Coroutines are the facility that enables NSE to run scripts in parallel. All scripts are run as coroutines that yield whenever they make a blocking socket function call. This enables NSE to run other scripts and later resume the blocked script when its I/O operation has completed.

Sometimes coroutines are the best tool for a job within a single script. One common use in socket programming is filtering data. You may write a function that generates all the links from an HTML document. An iterator using string.gmatch can catches only a single pattern. Because some complex matches may take many different Lua patterns, it is more appropriate to use a coroutine. Example 9.13 shows how to do this.

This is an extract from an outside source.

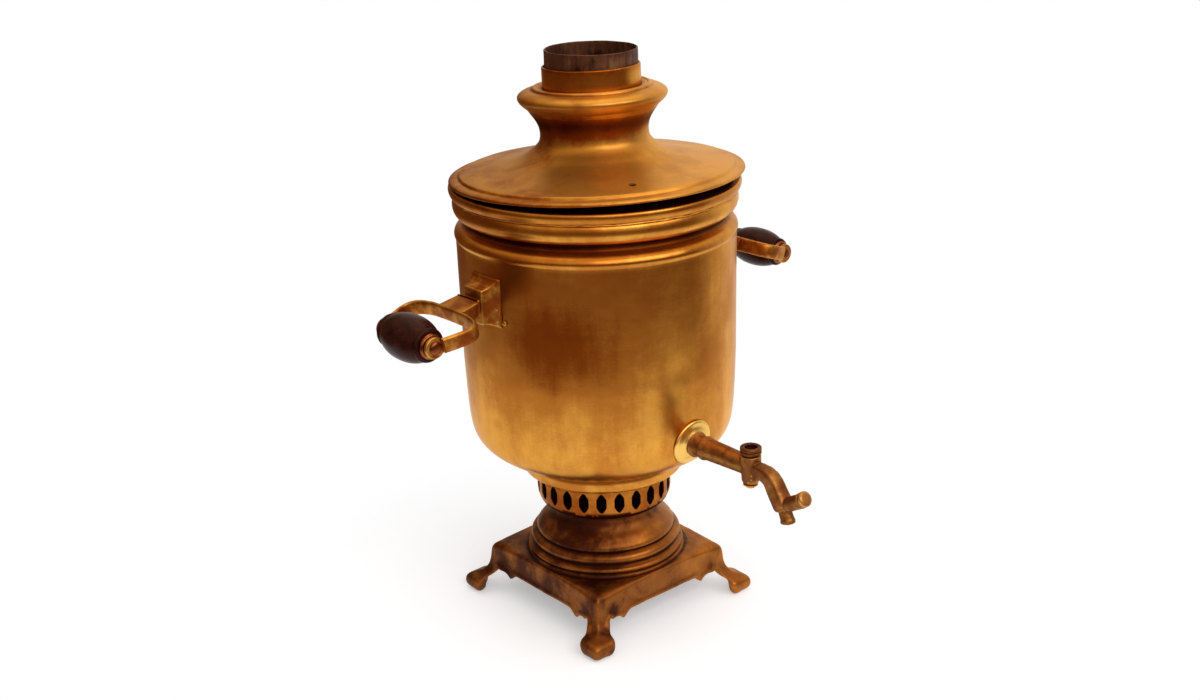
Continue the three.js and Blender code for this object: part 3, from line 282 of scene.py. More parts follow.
def patinated_metal(name, stops, patch=45.0, fine=9.0, rough=(0.24, 0.46), stretch=0.6, level=0.4, spread=1.0,
                    lines=0.5, rise=None, rub=0.0, bump=1.0, grit=0.6, lit_side=None, streaks=0.0, stains=(),
                    shift=0.0, metal=1.0):
    """Old metal under a patchy patina, with dark hollows and painted shade, rubbed edges and the marks of its
    making.

    patch and fine are the sizes of its patches in millimetres, stretch draws them out along Z, level is the
    patina's mean from 0 (clean) to 1 (darkest) and spread its contrast, rise is (low, high, change) for
    patina that changes with height in millimetres, lit_side is (azimuth, change) for painted light, which
    shifts the patina by change on the side at that azimuth and by its negative on the far side, lines is the
    depth of turning marks, rub is how far edges are worn bright, grit is fine pitting, streaks are drips that
    ran down, stains are (azimuth, reach, height, size, change) blots, shift moves the whole pattern, and
    metal is the share of bare metal: the rest is dull oxide."""
    made, tree, shader = start_material(name)
    place = from_axis(tree)
    tall = steer(tree, "MULTIPLY_ADD", place, (1, 1, stretch), (shift, 0.7 * shift, 0.4 * shift))
    fallen = steer(tree, "MULTIPLY_ADD", place, (1, 1, DRIP_STRETCH), (0, 0, shift))
    clouds = mottle(tree, tall, patch, 4, distortion=0.4)
    spots = mottle(tree, place, fine, 5, 0.65)
    specks = mottle(tree, place, SPECK_SIZE, 3)
    drips = mottle(tree, fallen, DRIP_SIZE, 3, 0.6)
    # Turning marks are rings that follow the radius and the height
    height = add_node(tree, "ShaderNodeSeparateXYZ", {0: place}).outputs["Z"]
    radius = steer(tree, "LENGTH", steer(tree, "MULTIPLY", place, (1, 1, 0)))
    ringed = add_node(tree, "ShaderNodeCombineXYZ", {"X": radius, "Z": height}).outputs[0]
    rings = mottle(tree, ringed, TURNING_MARK_SIZE, 3, 0.6)
    grime_and_shade = add_node(tree, "ShaderNodeAttribute", attribute_name="grime_and_shade").outputs["Fac"]
    shares = (0.95 * spread, 0.35 * spread, 0.12, 0.08, streaks)
    total = level - sum(shares) / 2
    for share, pattern in zip(shares, (clouds, spots, specks, rings, drips)):
        total = reckon(tree, "MULTIPLY_ADD", pattern, share, total)
    changes = []
    if rise:
        low, high, change = rise
        changes.append(eased(tree, height, low * MM, high * MM, 0, change))
    # Painted light: the patina is lighter on the lit side and darker on the far side
    if lit_side:
        azimuth, change = lit_side
        side = steer(tree, "DOT_PRODUCT", place, (math.cos(azimuth), math.sin(azimuth), 0))
        changes.append(eased(tree, side, -LIT_SIDE_REACH * MM, LIT_SIDE_REACH * MM, -change, change))
    for azimuth, reach, up, size, change in stains:
        middle = (reach * MM * math.cos(azimuth), reach * MM * math.sin(azimuth), up * MM)
        ragged = reckon(tree, "MULTIPLY_ADD", spots, size * MM * 0.9, steer(tree, "DISTANCE", place, middle))
        changes.append(eased(tree, ragged, size * MM * 0.6, size * MM * 1.7, change, 0))
    if rub:
        edges = add_node(tree, "ShaderNodeNewGeometry").outputs["Pointiness"]
        changes.append(ranged(tree, edges, 0.42, 0.58, rub, -rub))
    for change in changes:
        total = reckon(tree, "ADD", total, change)
    # The grime_and_shade attribute darkens the patina: grime at joints and grooves, and painted shade where
    # shade falls
    total = reckon(tree, "MULTIPLY_ADD", grime_and_shade, 0.7, total)
    # Where the grime_and_shade attribute is deepest the colour goes to soot, dull and nearly black: soot at
    # real joints, and painted shade in recesses and under overhangs
    soot_and_shade_share = eased(tree, grime_and_shade, 0.45, 1)
    soot_and_shade = (*bpy.context.scene.samovar_finish.soot_and_shade, 1)
    gloss = reckon(tree, "MULTIPLY_ADD", soot_and_shade_share, 0.3, ranged(tree, total, 0.1, 1, *rough), use_clamp=True)
    relief = reckon(tree, "MULTIPLY_ADD", rings, 0.02 * lines, 0)
    swell = mottle(tree, place, SWELL_SIZE, 2)
    for share, pattern in ((0.05 * grit, specks), (0.25 * grit, spots), (0.9, swell)):
        relief = reckon(tree, "MULTIPLY_ADD", pattern, share, relief)
    feed(tree, shader, {
        "Base Color": blend(tree, soot_and_shade_share, graded(tree, total, stops), soot_and_shade), "Roughness": gloss,
        "Specular Tint": (1, 0.86, 0.68, 1), "Metallic": metal, "Normal": raised(tree, relief, bump)})
    return made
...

Example 9.13. Link Generator

function links (html_document)
  local function generate ()
    for m in string.gmatch(html_document, "url%((.-)%)") do
      coroutine.yield(m) -- css url
    end
    for m in string.gmatch(html_document, "href%s*=%s*\"(.-)\"") do
      coroutine.yield(m) -- anchor link
    end
    for m in string.gmatch(html_document, "src%s*=%s*\"(.-)\"") do
      coroutine.yield(m) -- img source
    end
  end
  return coroutine.wrap(generate)
end

function action (host, port)
  -- ... get HTML document and store in html_document local
  for link in links(html_document) do
    links[#links+1] = link; -- store it
  end
  -- ...
end

The base thread

Because scripts may use coroutines for their own multithreading, it is important to be able to identify the owner of a resource or to establish whether the script is still alive. NSE provides the function stdnse.base for this purpose.

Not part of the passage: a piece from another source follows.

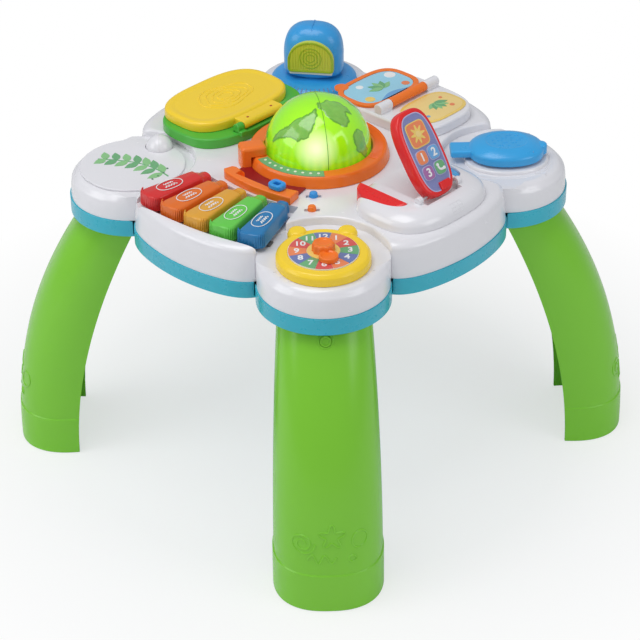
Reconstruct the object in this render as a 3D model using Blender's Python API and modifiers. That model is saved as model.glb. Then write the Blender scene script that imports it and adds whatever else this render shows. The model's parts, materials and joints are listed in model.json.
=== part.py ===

Particularly when writing a library that attributes ownership of a cache or socket to a script, you can use the base thread to establish whether the script is still running. coroutine.status on the base thread will give the current state of the script. In cases where the script is "dead", you will want to release the resource. Be careful with keeping references to these threads; NSE may discard a script even though it has not finished executing. The thread will still report a status of "suspended". You should keep a weak reference to the thread in these cases so that it may be collected.